Oggi si assiste ad un “divorzio tra etica e politica”. Lo denuncia don Luigi Ciotti, presidente di Libera, ricordando l’anniversario della strage di Capaci. “Giovanni Falcone – ricorda il sacerdote in una nota – diceva che la lotta alla mafia è una battaglia di legalità e di civiltà. Allora diciamo con forza che non basta scrivere le leggi nei codici se prima non le abbiamo scritte nelle nostre coscienze perché sono troppo le coscienze passive, un po’ addomesticate che trasformano la legalità in qualcosa di strumentale, malleabile, calibrata a seconda degli interessi”.
Avverte don Ciotti: “Rischiamo di fare della legalità, un idolo ma anche un uso sedativo perché la legalità è una di quelle parole che ti fanno sentire con la coscienza a posto e dalla parte giusta.

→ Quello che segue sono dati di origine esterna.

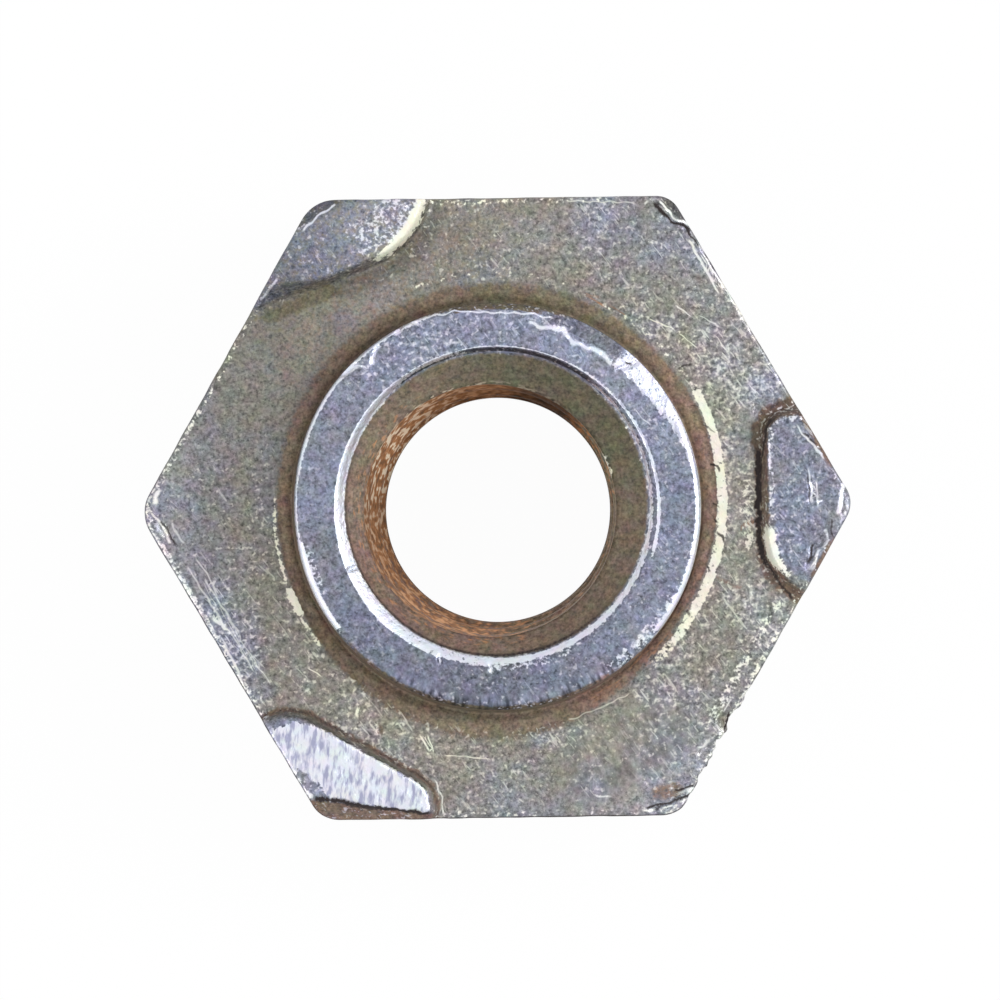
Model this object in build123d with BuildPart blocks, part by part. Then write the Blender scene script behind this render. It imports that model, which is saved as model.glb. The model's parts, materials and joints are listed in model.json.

E abbiamo visto nei fatti, purtroppo,che persone hanno usata per copertura, esibita come credenziali, usata come un lasciapassare. In questi anni si parlato molto di legalità dimenticando che senza civiltà cioè la giustizia sociale, i diritti, l’educazione, la cultura, le politiche sociali, il lavoro, la legalità resta una bella parola ma una parola astratta, una parola lontana. Prima di parlare di legalità dobbiamo riflettere , innanzitutto sulla responsabilità perché la responsabilità è la base della nostra libertà e della legalità”.

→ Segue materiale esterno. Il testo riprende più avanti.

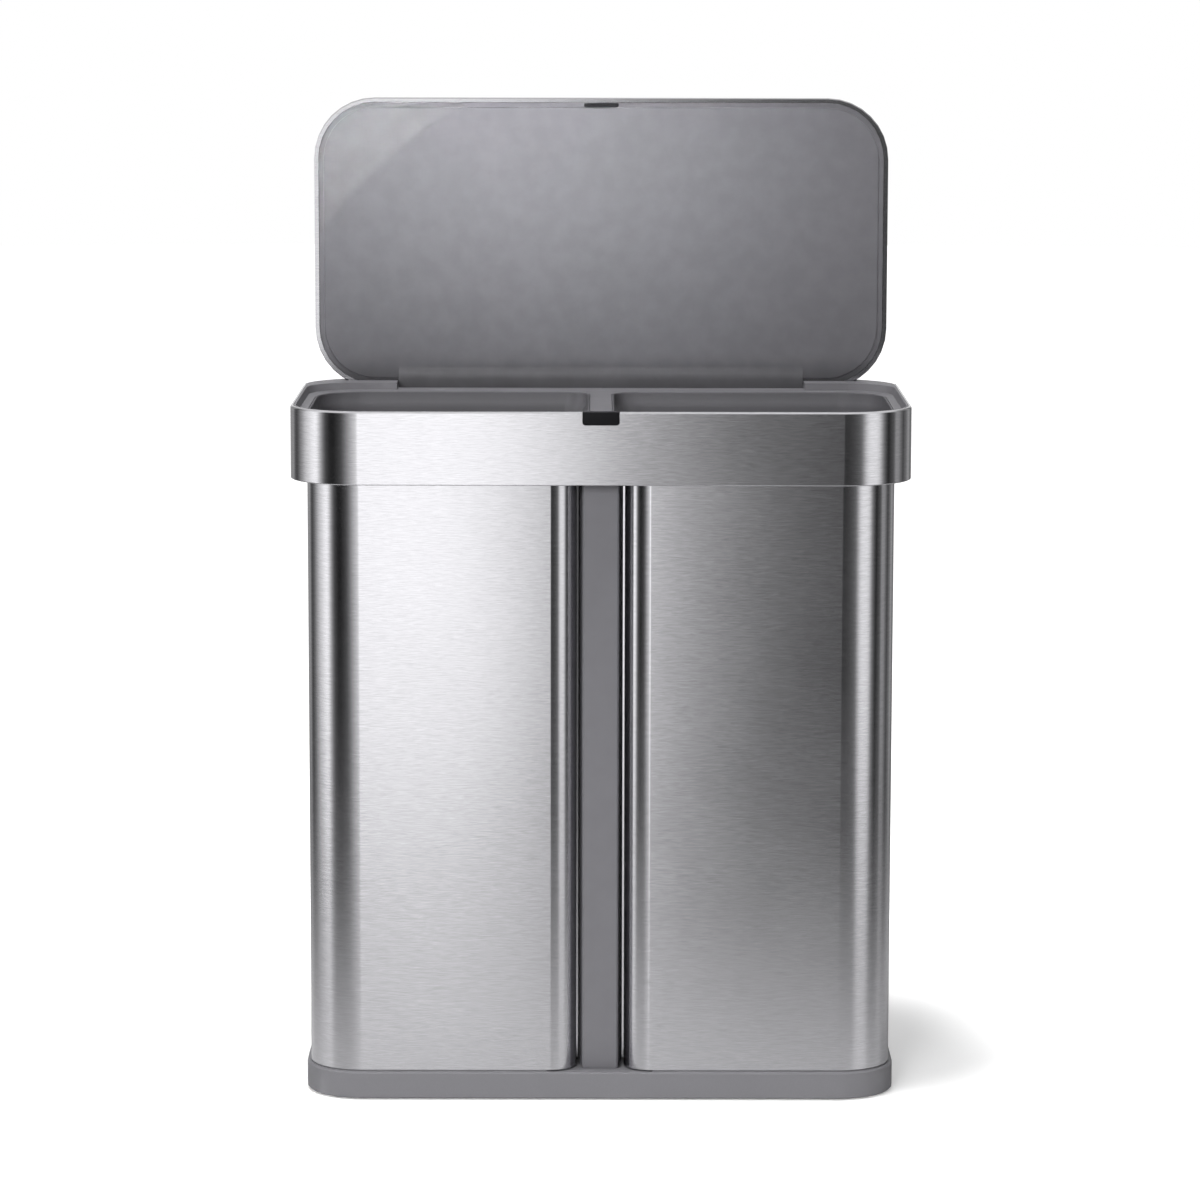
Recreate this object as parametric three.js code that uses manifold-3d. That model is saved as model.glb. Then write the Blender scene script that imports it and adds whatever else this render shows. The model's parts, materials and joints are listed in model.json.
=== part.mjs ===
// A powered double recycling bin: two steel half shells on a plastic base, a steel rim band round a
// plastic frame that two buckets hang in, and one wide lid that a gearmotor turns on a hinge rod.
// Millimetres, +X to the bin's right as seen from the front, +Y to its back, +Z up.
// The origin lies on the floor under the middle of the rim. The lid is drawn at its open stop.
import * as THREE from "three";
import { mergeVertices } from "three/addons/utils/BufferGeometryUtils.js";
import Module from "manifold-3d";

const wasm = await Module();
wasm.setup();

// ---------------------------------------------------------------- driving dimensions

const overallWidth = 594;
const overallDepth = 328;
const rimTop = 668; // floor to the rim's top edge
const rimCorner = 68; // corner radius in plan
const bandHeight = 70;
const bodyInset = 15.8; // the rim overhangs the steel body by this much all round
const baseInset = 12.1;
const baseHeight = 27.5;
const steel = 0.8; // sheet thickness
const wall = 2.2; // thickness of the moulded walls
const floorWall = 2.5; // thickness of the moulded decks and floors

const seatGap = 0.3; // between two pieces that are fixed to each other
const runGap = 0.6; // round a piece that moves
const cornerSteps = 8; // facets in a quarter turn of a big corner

const rim = { roll: 2.5, lip: 0.6, hem: 3 }; // rolled top edge and the hems
const deck = {
  below: 7, // the deck lies this far under the rim's top edge
  sideInset: 7.5, // from the rim's outside to the foot of the side wall
  slope: 3.5, // the side wall leans out by this much
  blockFront: 50, // from the rim's back to the corner blocks' front
  blockHalfGap: 204, // half the space between the two blocks
  blockCorner: 45,
};
const opening = {
  sideInset: 15.4, // from the rim's outside to the opening's edge
  rearInset: 71.4,
  bridge: 20.8, // width of the bridge between the openings
  outerRear: 48, // the corner radii
  inner: 24,
  shoulderBelow: 12, // the shoulder that a bucket hangs on, under the deck
  shoulder: 3,
  fit: 0.4,
};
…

Don Ciotti sferza il mondo della politica: “Deve fare di più. La politica torni ad essere servizio al bene comune, affermazione dei diritti, riduzione delle disuguaglianza. La politica è l’etica della comunità. Oggi, però, devo dire che in molte realtà c’è un divorzio tra l’etica e la politica. Se Giovanni Falcone fosse ancora vivo e vedesse lo stato di salute delle mafie direbbe forse che saranno sconfitte solo quando tutti noi torneremo a essere più umani, più giusti, più responsabili, più coraggiosi per lottare per la ricerca della verità e della giustizia. Solo quando faremo della nostra Costituzione un’etica, una pratica di vita”.